A estação de Chamartin aparece sem aviso prévio. São 8h20 quando o Talgo proveniente de Lisboa se imobiliza na gare. Pontualidade britânica no coração da Península Ibérica.

Nada impede que este comboio circule pela linha do Oeste
A ideia foi lançada no Verão passado (ver Gazeta das Caldas de 24/08/2012) por Eduardo Zúquete, que foi director de Planeamento da CP e professor do mestrado em Engenharia Ferroviária na Universidade Católica.
Em vez do Lusitânia e do Sud seguirem de Lisboa até Coimbra pela linha do Norte, porque não fazerem-no pela linha do Oeste, tendo em conta que num serviço deste tipo a velocidade e o tempo de viagem não é o mais importante? Na verdade, o comboio-hotel até tem um horário feito para que a viagem demore a noite inteira.
Numa carta publicada na Gazeta das Caldas de  24/08/2012, Eduardo Zúquete dizia:
“Numa síntese rápida direi apenas que o arco de cidades ferroviárias do Oeste – Torres Vedras, Caldas da Rainha e Leiria – e as inúmeras preciosidades históricas e turísticas a elas adjacentes – Fátima, Monte Real, Batalha, Alcobaça, Aljubarrota, Nazaré, Mafra, Linhas de Torres e por aí adiante – parece apresentar um interesse muito maior para o turista estrangeiro que o troço interior Santarém – Entroncamento – Pombal.
Por outro lado, o aumento de tempo de percurso entre Alfarelos e Lisboa (ficando o resto como atualmente) emerge não como inconveniente mas como fator positivo: a hora de saída de Lisboa só ganha antecipada, a hora de chegada só ganha retardada.

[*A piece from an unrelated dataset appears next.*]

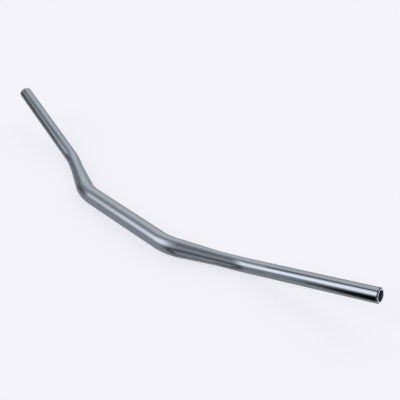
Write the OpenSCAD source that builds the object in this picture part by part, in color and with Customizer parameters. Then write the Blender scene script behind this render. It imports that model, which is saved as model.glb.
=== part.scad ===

É um bom exemplo que nem sempre andar mais depressa conduz à melhor solução.
Se a exportação é um das vias mais prometedoras para a reabilitação económica, se o turismo é a forma mais imediata de exportação e se a melhoria de acessibilidade é a maneira mais eficaz de dinamizar o turismo – então parece que esta proposta, aparentemente descabelada, tem interesse económico e pernas para andar.”
E para terminar imaginava o seguinte diálogo:
Encontrei os meus primos jantando num restaurante da cidade e fiquei surpreendido:
– Por aqui? Julgava-vos em S. Martinho a veranear, como de costume.
– E é onde estamos, de facto. Mas resolvemos, de repente, passar o fim-de-semana a Madrid, comprámos o bilhete pela internet e viemos apanhar o Lusitânia-Hotel a Caldas da Rainha. É mais prático do que ir tomar o avião a Lisboa.
– O Lusitânia? Madrid? Aqui, em Caldas da Rainha? Estarei mesmo a ouvir bem?
– Está muito desatualizado, meu caro! É o Lusitânia, mesmo, o autêntico. Vai partir de Caldas às 22h45 e amanhã, pelas 9h10, hora espanhola, estarei desembarcando em Chamartin!
Olhou para o relógio e acrescentou:
– Temos de ir andando. Queres alguma coisa de Madrid?
O actual presidente da CP, Manuel Queiró, é um homem de Coimbra e um dos principais defensores da região Centro, tendo reunido inúmeras personalidades e instituições em torno da ideia da abertura do aeroporto de Monte Real ao tráfego civil. Dificilmente poderá estar em desacordo com esta ideia de potenciar a Linha do Oeste nesta perspectiva da sua ligação com o turismo.